» WORK TO BE COMPLETED
Nothing should be output except the lines from the one containing "along_tube() socket_cut();" through the one containing "bpy.context.view_layer.update()", both ends included, each repeated exactly.

» RECORDS PROVIDED
━━━

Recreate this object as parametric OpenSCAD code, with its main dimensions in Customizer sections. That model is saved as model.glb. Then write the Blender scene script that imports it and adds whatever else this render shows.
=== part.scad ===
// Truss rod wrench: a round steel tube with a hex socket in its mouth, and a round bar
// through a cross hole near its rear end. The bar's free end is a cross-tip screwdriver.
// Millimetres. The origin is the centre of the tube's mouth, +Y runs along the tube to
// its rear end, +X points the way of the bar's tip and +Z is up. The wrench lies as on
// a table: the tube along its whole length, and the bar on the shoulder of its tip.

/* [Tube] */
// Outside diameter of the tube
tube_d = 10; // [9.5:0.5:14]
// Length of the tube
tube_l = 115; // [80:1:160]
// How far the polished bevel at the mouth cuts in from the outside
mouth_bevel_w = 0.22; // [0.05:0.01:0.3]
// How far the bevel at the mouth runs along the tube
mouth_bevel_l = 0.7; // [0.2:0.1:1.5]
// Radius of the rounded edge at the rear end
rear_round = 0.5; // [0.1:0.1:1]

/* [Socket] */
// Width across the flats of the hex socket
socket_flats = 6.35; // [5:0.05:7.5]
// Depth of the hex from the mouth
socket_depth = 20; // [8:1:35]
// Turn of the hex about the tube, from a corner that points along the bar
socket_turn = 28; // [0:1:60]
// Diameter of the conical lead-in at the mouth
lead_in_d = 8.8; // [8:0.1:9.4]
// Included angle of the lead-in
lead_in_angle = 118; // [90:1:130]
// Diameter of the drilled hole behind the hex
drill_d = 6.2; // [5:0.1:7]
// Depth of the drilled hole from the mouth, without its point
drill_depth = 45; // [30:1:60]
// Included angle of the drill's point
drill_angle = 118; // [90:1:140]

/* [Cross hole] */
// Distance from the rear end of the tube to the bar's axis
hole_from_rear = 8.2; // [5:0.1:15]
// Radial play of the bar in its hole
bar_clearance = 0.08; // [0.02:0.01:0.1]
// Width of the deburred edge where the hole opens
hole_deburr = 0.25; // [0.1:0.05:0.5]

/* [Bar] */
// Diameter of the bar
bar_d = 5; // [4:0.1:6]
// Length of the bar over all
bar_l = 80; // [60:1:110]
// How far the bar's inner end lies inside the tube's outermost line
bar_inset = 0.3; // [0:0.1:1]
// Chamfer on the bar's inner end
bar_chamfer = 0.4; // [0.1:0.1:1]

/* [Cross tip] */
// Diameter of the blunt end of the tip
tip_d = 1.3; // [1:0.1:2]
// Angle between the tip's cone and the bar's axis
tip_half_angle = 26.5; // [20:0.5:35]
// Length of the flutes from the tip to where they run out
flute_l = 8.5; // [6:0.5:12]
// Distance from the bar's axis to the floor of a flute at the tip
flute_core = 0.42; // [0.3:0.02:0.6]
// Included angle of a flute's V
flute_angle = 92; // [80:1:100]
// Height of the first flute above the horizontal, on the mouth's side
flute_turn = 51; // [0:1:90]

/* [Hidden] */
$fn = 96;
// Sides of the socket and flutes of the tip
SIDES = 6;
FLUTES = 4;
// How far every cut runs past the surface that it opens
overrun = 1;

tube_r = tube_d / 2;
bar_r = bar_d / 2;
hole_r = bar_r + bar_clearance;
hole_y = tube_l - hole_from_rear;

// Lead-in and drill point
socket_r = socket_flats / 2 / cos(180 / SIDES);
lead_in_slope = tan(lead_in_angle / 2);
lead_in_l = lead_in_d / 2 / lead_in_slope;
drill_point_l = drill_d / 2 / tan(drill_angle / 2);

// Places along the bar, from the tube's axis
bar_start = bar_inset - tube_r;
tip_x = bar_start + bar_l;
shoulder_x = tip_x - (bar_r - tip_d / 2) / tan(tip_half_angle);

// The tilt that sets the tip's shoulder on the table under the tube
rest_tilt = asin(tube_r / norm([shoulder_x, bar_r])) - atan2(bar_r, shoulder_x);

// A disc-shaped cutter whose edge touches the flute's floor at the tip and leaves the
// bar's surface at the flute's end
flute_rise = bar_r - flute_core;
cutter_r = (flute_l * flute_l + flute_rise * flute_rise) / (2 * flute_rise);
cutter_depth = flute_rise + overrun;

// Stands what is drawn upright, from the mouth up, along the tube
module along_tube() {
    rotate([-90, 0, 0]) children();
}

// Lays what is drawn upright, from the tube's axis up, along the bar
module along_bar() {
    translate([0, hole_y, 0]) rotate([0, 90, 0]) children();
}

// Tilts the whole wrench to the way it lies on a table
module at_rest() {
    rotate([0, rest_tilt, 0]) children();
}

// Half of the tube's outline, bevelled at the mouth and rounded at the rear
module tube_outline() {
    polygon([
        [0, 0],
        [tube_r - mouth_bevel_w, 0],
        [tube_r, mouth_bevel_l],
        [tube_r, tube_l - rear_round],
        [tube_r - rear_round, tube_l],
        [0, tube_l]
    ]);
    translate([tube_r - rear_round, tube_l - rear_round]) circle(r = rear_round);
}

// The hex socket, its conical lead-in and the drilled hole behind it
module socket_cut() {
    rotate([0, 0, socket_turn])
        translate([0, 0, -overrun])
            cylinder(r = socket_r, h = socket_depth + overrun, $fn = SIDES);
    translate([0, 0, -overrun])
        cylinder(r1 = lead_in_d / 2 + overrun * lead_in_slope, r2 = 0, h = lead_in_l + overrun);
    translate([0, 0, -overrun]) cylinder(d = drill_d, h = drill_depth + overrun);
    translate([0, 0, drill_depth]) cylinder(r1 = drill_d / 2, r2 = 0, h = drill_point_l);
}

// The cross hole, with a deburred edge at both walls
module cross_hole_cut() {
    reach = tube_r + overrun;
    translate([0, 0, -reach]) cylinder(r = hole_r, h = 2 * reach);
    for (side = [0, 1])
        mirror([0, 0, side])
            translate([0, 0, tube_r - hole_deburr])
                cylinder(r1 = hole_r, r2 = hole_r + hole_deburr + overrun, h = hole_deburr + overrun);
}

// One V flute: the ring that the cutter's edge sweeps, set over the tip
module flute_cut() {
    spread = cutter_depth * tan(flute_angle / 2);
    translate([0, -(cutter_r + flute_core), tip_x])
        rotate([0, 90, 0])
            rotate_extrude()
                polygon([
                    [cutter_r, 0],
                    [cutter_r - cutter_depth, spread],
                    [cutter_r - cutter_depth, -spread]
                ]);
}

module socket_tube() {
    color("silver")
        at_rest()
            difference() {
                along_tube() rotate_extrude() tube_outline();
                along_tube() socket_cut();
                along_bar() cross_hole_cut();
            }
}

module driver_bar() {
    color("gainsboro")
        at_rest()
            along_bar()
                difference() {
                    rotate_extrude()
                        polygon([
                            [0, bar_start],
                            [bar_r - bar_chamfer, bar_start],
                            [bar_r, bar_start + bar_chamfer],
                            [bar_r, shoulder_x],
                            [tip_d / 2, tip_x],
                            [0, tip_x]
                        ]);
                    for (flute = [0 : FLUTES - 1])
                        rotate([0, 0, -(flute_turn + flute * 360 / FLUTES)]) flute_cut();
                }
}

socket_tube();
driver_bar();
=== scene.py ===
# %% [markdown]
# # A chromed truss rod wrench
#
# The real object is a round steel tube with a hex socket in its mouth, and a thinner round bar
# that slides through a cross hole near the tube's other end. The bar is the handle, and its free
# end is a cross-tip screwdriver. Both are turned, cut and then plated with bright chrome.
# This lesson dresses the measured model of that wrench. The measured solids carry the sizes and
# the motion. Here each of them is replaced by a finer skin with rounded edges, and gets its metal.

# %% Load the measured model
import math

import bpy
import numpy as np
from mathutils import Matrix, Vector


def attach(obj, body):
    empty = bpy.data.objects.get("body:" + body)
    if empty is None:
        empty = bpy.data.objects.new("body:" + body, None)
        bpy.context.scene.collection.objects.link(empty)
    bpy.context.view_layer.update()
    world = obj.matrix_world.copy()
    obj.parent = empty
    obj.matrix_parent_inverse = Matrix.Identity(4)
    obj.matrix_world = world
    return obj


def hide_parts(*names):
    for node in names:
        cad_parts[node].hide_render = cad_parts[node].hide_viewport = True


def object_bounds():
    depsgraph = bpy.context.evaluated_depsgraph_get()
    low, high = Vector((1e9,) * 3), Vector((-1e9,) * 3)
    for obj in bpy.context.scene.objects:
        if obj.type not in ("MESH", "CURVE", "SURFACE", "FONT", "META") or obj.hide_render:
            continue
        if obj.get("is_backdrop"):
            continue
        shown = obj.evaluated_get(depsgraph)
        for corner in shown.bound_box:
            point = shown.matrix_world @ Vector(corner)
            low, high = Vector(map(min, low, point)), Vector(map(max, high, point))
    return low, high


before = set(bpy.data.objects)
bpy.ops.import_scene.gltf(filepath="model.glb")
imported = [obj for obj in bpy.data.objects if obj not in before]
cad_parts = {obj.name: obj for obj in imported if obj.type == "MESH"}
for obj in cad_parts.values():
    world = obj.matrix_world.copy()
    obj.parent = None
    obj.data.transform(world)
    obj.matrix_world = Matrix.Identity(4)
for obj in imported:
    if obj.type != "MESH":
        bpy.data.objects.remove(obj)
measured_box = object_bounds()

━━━

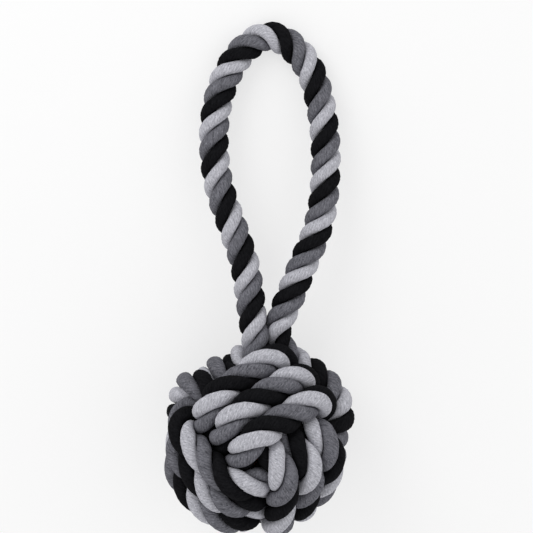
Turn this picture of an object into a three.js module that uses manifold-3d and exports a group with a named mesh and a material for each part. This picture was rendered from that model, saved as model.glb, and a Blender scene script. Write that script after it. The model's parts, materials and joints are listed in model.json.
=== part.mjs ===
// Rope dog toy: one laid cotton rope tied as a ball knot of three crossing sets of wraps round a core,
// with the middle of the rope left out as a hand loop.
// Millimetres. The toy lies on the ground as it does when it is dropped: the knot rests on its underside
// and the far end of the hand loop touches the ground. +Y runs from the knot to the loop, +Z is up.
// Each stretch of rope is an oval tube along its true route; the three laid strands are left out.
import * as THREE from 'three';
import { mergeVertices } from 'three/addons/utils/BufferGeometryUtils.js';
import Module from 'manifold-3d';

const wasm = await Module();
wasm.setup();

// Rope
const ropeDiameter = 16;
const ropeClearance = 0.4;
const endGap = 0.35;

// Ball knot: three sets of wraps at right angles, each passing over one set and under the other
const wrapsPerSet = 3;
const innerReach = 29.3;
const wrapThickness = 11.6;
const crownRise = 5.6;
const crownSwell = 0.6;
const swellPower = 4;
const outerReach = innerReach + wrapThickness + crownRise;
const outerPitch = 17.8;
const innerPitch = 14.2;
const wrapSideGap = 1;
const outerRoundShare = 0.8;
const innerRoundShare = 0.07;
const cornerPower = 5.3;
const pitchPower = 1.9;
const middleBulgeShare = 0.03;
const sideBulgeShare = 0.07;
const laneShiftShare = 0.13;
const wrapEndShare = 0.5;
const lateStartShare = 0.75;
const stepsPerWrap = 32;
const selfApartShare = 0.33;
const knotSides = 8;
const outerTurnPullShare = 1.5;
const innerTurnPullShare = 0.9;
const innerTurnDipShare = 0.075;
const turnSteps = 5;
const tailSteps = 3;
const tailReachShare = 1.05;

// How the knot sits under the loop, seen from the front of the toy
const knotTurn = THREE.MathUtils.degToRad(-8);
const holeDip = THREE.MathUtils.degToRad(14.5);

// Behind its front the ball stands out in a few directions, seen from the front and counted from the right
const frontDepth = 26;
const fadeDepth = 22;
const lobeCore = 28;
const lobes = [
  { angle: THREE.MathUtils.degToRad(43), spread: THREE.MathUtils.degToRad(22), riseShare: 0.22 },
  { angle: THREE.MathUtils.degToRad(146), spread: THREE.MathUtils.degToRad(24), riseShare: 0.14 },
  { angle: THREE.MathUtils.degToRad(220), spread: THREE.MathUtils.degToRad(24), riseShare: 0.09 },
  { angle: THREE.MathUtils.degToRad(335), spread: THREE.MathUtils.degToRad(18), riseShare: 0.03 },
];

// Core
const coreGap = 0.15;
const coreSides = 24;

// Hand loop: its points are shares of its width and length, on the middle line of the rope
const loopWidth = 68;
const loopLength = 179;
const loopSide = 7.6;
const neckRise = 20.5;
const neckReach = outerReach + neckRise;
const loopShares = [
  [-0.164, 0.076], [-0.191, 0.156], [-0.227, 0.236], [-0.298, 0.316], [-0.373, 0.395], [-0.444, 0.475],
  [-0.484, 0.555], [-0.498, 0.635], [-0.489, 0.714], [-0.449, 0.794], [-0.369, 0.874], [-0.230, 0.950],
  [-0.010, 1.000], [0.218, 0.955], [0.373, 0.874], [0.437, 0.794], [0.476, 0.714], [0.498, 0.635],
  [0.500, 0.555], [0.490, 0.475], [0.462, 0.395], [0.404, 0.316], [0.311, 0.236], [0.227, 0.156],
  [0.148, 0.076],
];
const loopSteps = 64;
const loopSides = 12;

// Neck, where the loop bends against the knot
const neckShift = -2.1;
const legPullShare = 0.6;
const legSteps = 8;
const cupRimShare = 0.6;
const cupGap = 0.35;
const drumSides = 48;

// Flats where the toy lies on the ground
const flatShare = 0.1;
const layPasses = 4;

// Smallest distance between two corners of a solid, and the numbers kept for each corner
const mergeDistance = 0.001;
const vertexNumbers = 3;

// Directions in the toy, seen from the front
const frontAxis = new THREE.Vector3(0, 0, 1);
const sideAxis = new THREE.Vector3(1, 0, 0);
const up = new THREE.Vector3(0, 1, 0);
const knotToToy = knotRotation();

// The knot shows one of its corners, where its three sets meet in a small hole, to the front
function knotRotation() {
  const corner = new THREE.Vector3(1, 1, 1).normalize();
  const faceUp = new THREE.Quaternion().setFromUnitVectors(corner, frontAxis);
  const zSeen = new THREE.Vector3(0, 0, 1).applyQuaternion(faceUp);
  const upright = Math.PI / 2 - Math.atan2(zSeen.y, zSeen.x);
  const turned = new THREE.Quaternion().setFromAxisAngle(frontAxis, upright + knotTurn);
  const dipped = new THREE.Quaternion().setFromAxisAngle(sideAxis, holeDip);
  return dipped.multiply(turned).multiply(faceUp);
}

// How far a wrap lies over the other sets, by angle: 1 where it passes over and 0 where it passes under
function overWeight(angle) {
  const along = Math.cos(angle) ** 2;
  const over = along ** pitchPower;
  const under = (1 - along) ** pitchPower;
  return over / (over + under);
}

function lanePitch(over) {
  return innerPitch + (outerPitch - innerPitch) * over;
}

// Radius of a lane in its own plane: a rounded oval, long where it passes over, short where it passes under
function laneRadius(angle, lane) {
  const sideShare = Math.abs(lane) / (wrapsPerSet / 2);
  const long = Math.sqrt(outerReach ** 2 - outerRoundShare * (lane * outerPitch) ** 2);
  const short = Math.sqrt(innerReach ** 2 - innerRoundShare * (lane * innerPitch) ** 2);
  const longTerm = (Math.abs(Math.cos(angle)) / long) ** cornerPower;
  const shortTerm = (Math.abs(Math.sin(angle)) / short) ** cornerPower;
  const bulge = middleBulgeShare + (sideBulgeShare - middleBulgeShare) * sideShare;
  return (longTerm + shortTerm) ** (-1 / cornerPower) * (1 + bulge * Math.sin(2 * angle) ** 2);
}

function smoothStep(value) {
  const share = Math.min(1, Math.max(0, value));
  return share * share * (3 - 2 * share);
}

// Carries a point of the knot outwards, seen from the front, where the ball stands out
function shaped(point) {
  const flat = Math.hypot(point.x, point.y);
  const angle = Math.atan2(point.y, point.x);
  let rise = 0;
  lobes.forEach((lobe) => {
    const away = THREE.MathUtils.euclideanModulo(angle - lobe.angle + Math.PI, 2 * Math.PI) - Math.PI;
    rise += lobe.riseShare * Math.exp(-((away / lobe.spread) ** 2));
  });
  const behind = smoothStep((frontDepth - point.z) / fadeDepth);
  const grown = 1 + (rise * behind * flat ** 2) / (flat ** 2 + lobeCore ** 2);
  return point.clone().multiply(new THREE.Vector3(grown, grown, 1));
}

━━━

» SOLUTION TO THE EXERCISE
                along_tube() socket_cut();
                along_bar() cross_hole_cut();
            }
}

module driver_bar() {
    color("gainsboro")
        at_rest()
            along_bar()
                difference() {
                    rotate_extrude()
                        polygon([
                            [0, bar_start],
                            [bar_r - bar_chamfer, bar_start],
                            [bar_r, bar_start + bar_chamfer],
                            [bar_r, shoulder_x],
                            [tip_d / 2, tip_x],
                            [0, tip_x]
                        ]);
                    for (flute = [0 : FLUTES - 1])
                        rotate([0, 0, -(flute_turn + flute * 360 / FLUTES)]) flute_cut();
                }
}

socket_tube();
driver_bar();
=== scene.py ===
# %% [markdown]
# # A chromed truss rod wrench
#
# The real object is a round steel tube with a hex socket in its mouth, and a thinner round bar
# that slides through a cross hole near the tube's other end. The bar is the handle, and its free
# end is a cross-tip screwdriver. Both are turned, cut and then plated with bright chrome.
# This lesson dresses the measured model of that wrench. The measured solids carry the sizes and
# the motion. Here each of them is replaced by a finer skin with rounded edges, and gets its metal.

# %% Load the measured model
import math

import bpy
import numpy as np
from mathutils import Matrix, Vector


def attach(obj, body):
    empty = bpy.data.objects.get("body:" + body)
    if empty is None:
        empty = bpy.data.objects.new("body:" + body, None)
        bpy.context.scene.collection.objects.link(empty)
    bpy.context.view_layer.update()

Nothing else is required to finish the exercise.